Information supplied.
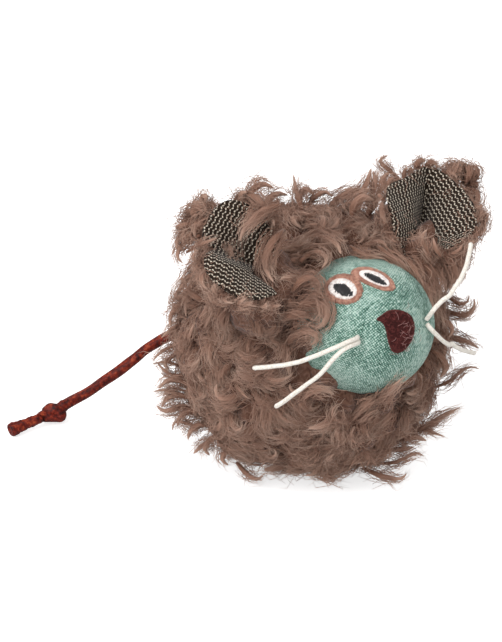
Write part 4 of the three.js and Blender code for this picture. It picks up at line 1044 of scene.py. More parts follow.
# Locks listed one by one, by the body that they ride on: over the brow and cheeks, on the ears and at the outline.
# Each has its radius and its points from root to tip, in mm
placedLocks = {
    "body": [
        (2.2, [
            (-16.9, -19.7, 86.7), (-11.5, -16.8, 86.7), (-9.4, -19.9, 88.2), (-9.4, -24, 87.2),
            (-12.3, -25, 85.3),
        ]),
        (2.6, [
            (-25.2, -28, 82.1), (-22.6, -29.2, 86.3), (-18, -29, 85.6), (-16.6, -30.5, 82.2),
            (-20.4, -31.7, 80.7),
        ]),
        (3, [
            (-26.5, -29.6, 73.9), (-24.5, -32.3, 78.9), (-19, -33.1, 79.1), (-18.8, -38.5, 78.4),
            (-20.4, -39.9, 75.2), (-22, -36, 71.9),
        ]),
        (2.6, [
            (-26.7, -27.1, 62.4), (-25.8, -32.1, 69), (-23.4, -36.4, 71.5), (-22.2, -38.7, 69.3),
            (-24.6, -37.2, 66.7),
        ]),
        (2.2, [(-21.7, -29.7, 76.8), (-19.8, -31.4, 80.7), (-17.9, -33, 80.2), (-19.4, -33.7, 77.7)]),
        (2.2, [(-25.3, -33.5, 45), (-24.9, -39.8, 51.1), (-22.3, -43.4, 52.9), (-19.4, -44.8, 50.8)]),
        (2.2, [(-3.1, -42.1, 39.2), (-3.3, -48.8, 47.3), (-2.5, -54.2, 54.3), (-0.9, -56.3, 57.8)]),
        (2.4, [(-3.5, -6.1, 86), (-3.2, -14, 88.8), (-2.8, -20.3, 88.7), (-4.3, -24.3, 87.7)]),
        (2.1, [(27, -30.8, 77.5), (24.2, -31.8, 82.4), (22.4, -31.6, 86)]),
        (2, [(24.9, -33, 82.2), (24.2, -30.5, 85.3), (24.2, -28.6, 88), (26.3, -28.4, 90.3)]),
        (1.8, [(28, -34.3, 82.2), (27.2, -31.9, 85), (27.5, -30.2, 87.8)]),
        (2.2, [(37.8, -16.5, 67.7), (39.5, -19.4, 65.1), (39.9, -21.8, 62), (38.1, -22.8, 58.8)]),
        (2.6, [(23.2, 8.1, 83.9), (26, 8.7, 87.4), (28.7, 9.4, 90.8), (30.6, 10.5, 94.3)]),
        (2.2, [(25.9, 6.1, 83.4), (28.6, 6.7, 86.8), (30.5, 7.9, 90.3), (31, 9.9, 93.7)]),
        (2.9, [(24.2, 3.7, 80.6), (26.6, 4.1, 83.2), (29.3, 4.9, 85.6), (31.6, 5.9, 88.6)]),
        (3.4, [(30.9, -28.4, 82), (32.8, -32, 79.4), (35.4, -32.2, 72.8), (33.5, -30.1, 66)]),
        (3, [(37.5, -24.7, 82.1), (39.7, -28.5, 79.5), (41.6, -27.9, 72.6), (38, -28.8, 67.8)]),
        (3, [(23.4, -29.1, 80.8), (24.6, -33.1, 77.1), (28.4, -32.6, 69.8), (28.8, -32.4, 64.4)]),
        (2, [(38.6, -17.8, 52.8), (41, -23.7, 52.3), (43.9, -27, 52.2), (46.6, -28.3, 54.7), (47.5, -26.8, 57.9)]),
        (2.4, [(36.5, -21.2, 45.9), (39.3, -27.6, 45.1), (41.9, -32, 45), (43.6, -36.5, 44)]),
        (1.7, [(28.8, -30.7, 30.6), (33.6, -33, 32.6), (37.6, -34, 35.7), (40.8, -35.2, 37.3), (43.1, -37.6, 37)]),
        (2.2, [(17, -32.7, 16.8), (22.9, -35.1, 19.6), (29.3, -37.3, 23.4), (34.7, -39.3, 25.8)]),
        (1.6, [(17.3, -31.6, 18.5), (22.6, -35.5, 18.8), (27.8, -40.9, 17.2)]),
        (1.8, [(6.1, -31.8, 9), (11.9, -35.1, 9.6), (18.1, -37.6, 12.4), (20.2, -39.9, 11.4)]),
        (2.4, [(1.8, -30, 7.9), (6.6, -34.7, 5.7), (11.2, -38.7, 5.1), (13.8, -39, 6.7)]),
        (1.8, [(-39.6, 11.7, 26.9), (-44, 15.3, 28.8), (-47.1, 17.3, 29.6), (-49.8, 18.5, 29.1)]),
        (2.6, [(-38.8, 9.2, 24.1), (-44.1, 12.1, 24.3), (-48.4, 13.8, 23.6), (-50.2, 16.1, 25.4)]),
        (1.7, [(-39.6, 5.3, 18.6), (-43.2, 8.5, 20), (-46.3, 10.3, 20.5), (-48, 9.5, 17.9)]),
        (2.2, [(-36.8, 1.1, 15.1), (-40.8, 2.3, 13.5), (-44.2, 2.4, 11.4)]),
        (2, [(2.3, 8.2, 85.7), (4.1, 13.4, 88.4), (8.5, 22.2, 88.2), (8.6, 24.2, 92.1)]),
        (3, [(11.4, 8.3, 83), (18.8, 13.5, 83.8), (23.4, 12.1, 86.4), (27.1, 9.9, 87.4), (27.8, 7.8, 84.4)]),
        (3, [(-6.6, 29.4, 84.3), (-4.2, 29.4, 87.3), (-0.6, 28.2, 89.1), (2.3, 26, 87.8)]),
        (2.4, [(9.7, 17.8, 81.9), (13, 17.4, 85.3), (16.3, 16.4, 86.7), (17.9, 13.9, 85.5)]),
        (1.3, [(-39, 17.7, 36.1), (-43.3, 20.8, 37.4), (-47.6, 22.7, 37.1)]),
        (1.5, [(-38.7, 15.6, 33.2), (-43.2, 18.4, 34), (-45, 20.6, 35.7), (-46.2, 22.5, 37.9)]),
        (2.2, [(-32.6, -6.1, 8.9), (-31.1, -9.9, 6.1), (-28.9, -12.7, 4.6), (-26.6, -14, 5.7)]),
        (2.2, [(-10.4, -21.9, 9.2), (-13.2, -30.9, 10.8), (-6.7, -28.5, 5.6)]),
        (2.8, [(-38.3, 12.5, 30.8), (-41.7, 15.8, 32.5), (-44.9, 17.6, 32.2), (-48.1, 18.1, 29.9)]),
        (2.8, [(-39, 10.1, 26.8), (-42.8, 13.4, 28.2), (-46.5, 15, 27.1), (-49, 14.8, 24.5)]),
        (3, [(-37.3, 6.6, 23.4), (-41.1, 9.2, 23.7), (-44.5, 10.1, 21.9), (-46.2, 9.2, 19.1)]),
        (3, [(-36.2, 3.3, 19.7), (-39.9, 5.6, 19.7), (-43, 6.2, 17.7), (-44.3, 5.4, 15.3)]),
        (2.8, [(-34.2, 0.2, 17.1), (-38.1, 1.4, 15.4), (-40.3, 1.1, 12.8), (-39.5, -0.8, 10.8)]),
        (2.6, [(-30.1, -4.5, 14.3), (-34, -3.2, 12.6), (-36.5, -3.4, 10), (-35.1, -5.6, 8)]),
        (2.6, [(-33.1, 20.6, 58.2), (-36.9, 22, 56.8), (-40.3, 22.2, 53.9), (-41.7, 20.5, 50.2)]),
        (2.2, [(-32.4, 21.9, 48.9), (-36.3, 23.8, 48.1), (-39.7, 24.7, 46.3), (-42.6, 25.1, 44.3)]),
        (1.7, [(-36.1, 19.7, 43.1), (-40.1, 21.6, 42.2), (-44, 22.8, 40.5), (-47.3, 23.2, 37.9)]),
        (1.8, [(-37.3, 19.1, 40.3), (-40.8, 20.5, 39.2), (-43.8, 20.7, 36.9), (-42.9, 19, 35.1)]),
        (3.2, [(-1.7, 23.4, 80.3), (-0.6, 25.1, 83.8), (2.4, 24.8, 86.1), (5.6, 22.5, 85.8)]),
        (2.4, [(8, 18.8, 82.7), (9, 20.3, 85.8), (11.2, 20.1, 87.6), (12.9, 17.9, 85.8)]),
        (3.4, [(13.4, -4.2, 87), (15, -2.8, 90.4), (18.2, -3.3, 92.7), (21.3, -5.8, 91.8)]),
        (2.6, [(36.5, -16.5, 70.5), (39.6, -18.6, 68.6), (41.4, -20.4, 65), (40.6, -21.4, 61.2)]),
        (1.8, [
            (38.5, -18.9, 59.5), (40.9, -21.8, 57.5), (43.4, -24.7, 55.5), (45.9, -25.7, 56.3),
            (46.8, -24.9, 58.3),
        ]),
        (2.2, [(32.3, -28.9, 55.5), (34.4, -31.2, 54.1), (34.6, -32.8, 51.8), (32.8, -33.1, 49.8)]),
        (2.8, [(25.4, -33.6, 47.8), (27.8, -36.4, 45.8), (28.3, -38.8, 42.7), (25.7, -39.2, 39.9)]),
        (3.2, [(12.9, -31, 17.3), (16.1, -33.4, 16.7), (19.5, -35.4, 17), (22.3, -37.9, 15.9)]),
        (2.6, [(11.3, -32.4, 13.1), (14.7, -34.3, 13.3), (18.3, -36.2, 13.9)]),
        (3, [(-29.7, -29.3, 73.9), (-27.4, -32.7, 77.1), (-23, -33.4, 75.7), (-21.4, -35.7, 73.8)]),
        (2, [(2.7, -19.1, 86.6), (3.8, -24.5, 85.8), (7, -27.1, 85), (9.9, -29.2, 84.4)]),
        (2, [(10.3, -23.9, 86.6), (11.5, -29.7, 85.2), (13.9, -32.5, 83.3), (15.2, -35.2, 80.5)]),
        (2, [(16, -29.4, 83.8), (16.5, -34.9, 82.2), (17.6, -38, 78.6), (18, -40.5, 75.2)]),
        (2, [(19.4, -34.9, 78.8), (18.3, -40, 76.3), (18.6, -42.4, 73), (18.2, -44.3, 69.9)]),
        (2.3, [(5.3, -16.9, 79.1), (6.9, -19.7, 81.4), (10.3, -21.9, 81.5), (13.1, -24, 80.8)]),
        (2.6, [(7.8, -13.9, 74.1), (9.5, -15.8, 76.2), (12.3, -18.1, 76.1), (14.9, -20, 75.5)]),
        (2.3, [(11.6, -20.7, 79.4), (14.1, -24.8, 80.5), (16.7, -27.3, 79.2), (18.5, -30.1, 77.1)]),
        (2.6, [(13.4, -17.3, 74.4), (16, -20.4, 75.4), (18.4, -22.7, 74.2), (19.5, -25.5, 72.2)]),
        (2.3, [(16.8, -25.1, 77.7), (18.6, -29.6, 77.5), (20.6, -32.7, 74.9), (21.3, -35.4, 71.8)]),
        (2.6, [(17.9, -21.2, 72.8), (20.1, -24.8, 72.7), (21.8, -27.6, 70.3), (21.9, -30.2, 67.6)]),
        (2.3, [(20.6, -29.8, 74), (21.5, -34.8, 72.7), (22, -37.3, 69.5), (21.5, -39.3, 66.5)]),
        (2.6, [(21.2, -25.3, 69.6), (22.3, -29.5, 68.3), (22.5, -31.8, 65.5), (22.1, -33.7, 62.9)]),
    ],
    "ear_left": [
        (2.4, [(47.7, -21.6, 88.7), (50, -25.4, 87.6), (48.4, -28.9, 84.8), (44, -30.7, 82.5)]),
        (2, [(33.3, -2.2, 95.1), (30.4, 0.7, 98.4), (28.9, 3.2, 100.7), (31.6, 2.5, 102.1)]),
        (3, [(27.8, -9, 91.5), (26.8, -4.7, 93.6), (28.2, -0.3, 95.7), (31.6, 0.1, 97.6)]),
    ],
    "ear_right": [
        (2.6, [
            (-19.1, -13.5, 105.4), (-25.3, -13.9, 106), (-30.1, -13.2, 103.5), (-34.6, -13.8, 100.3),
            (-36.4, -15, 97.1),
        ]),
        (2.6, [
            (-22, -18.2, 99), (-27.4, -20.8, 98.3), (-30.4, -20.9, 94.1), (-30.9, -21.7, 88.9),
            (-31.5, -27.4, 87),
        ]),
        (2.2, [(-27.3, -2.8, 107.1), (-26.6, -9.4, 107.9), (-26.2, -13, 105.2), (-29.7, -14.3, 102.4)]),
        (1.5, [(-52.2, -8.3, 95.1), (-47.6, -10.3, 97.7), (-42.3, -11.3, 98.9)]),
        (2, [(-42.1, 1.5, 95.2), (-45.5, 2.1, 93), (-48.4, 2.3, 90.5), (-49.7, 1.4, 88), (-48.6, -0.4, 86.3)]),
        (2.2, [(-41.8, 3.2, 98), (-45.5, 3.9, 95.5), (-48.3, 3.7, 92.7), (-49.4, 2.5, 89.9)]),
    ],
}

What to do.
Return the number of lines that include the word "picks", and nothing else.

Solution to the problem.
1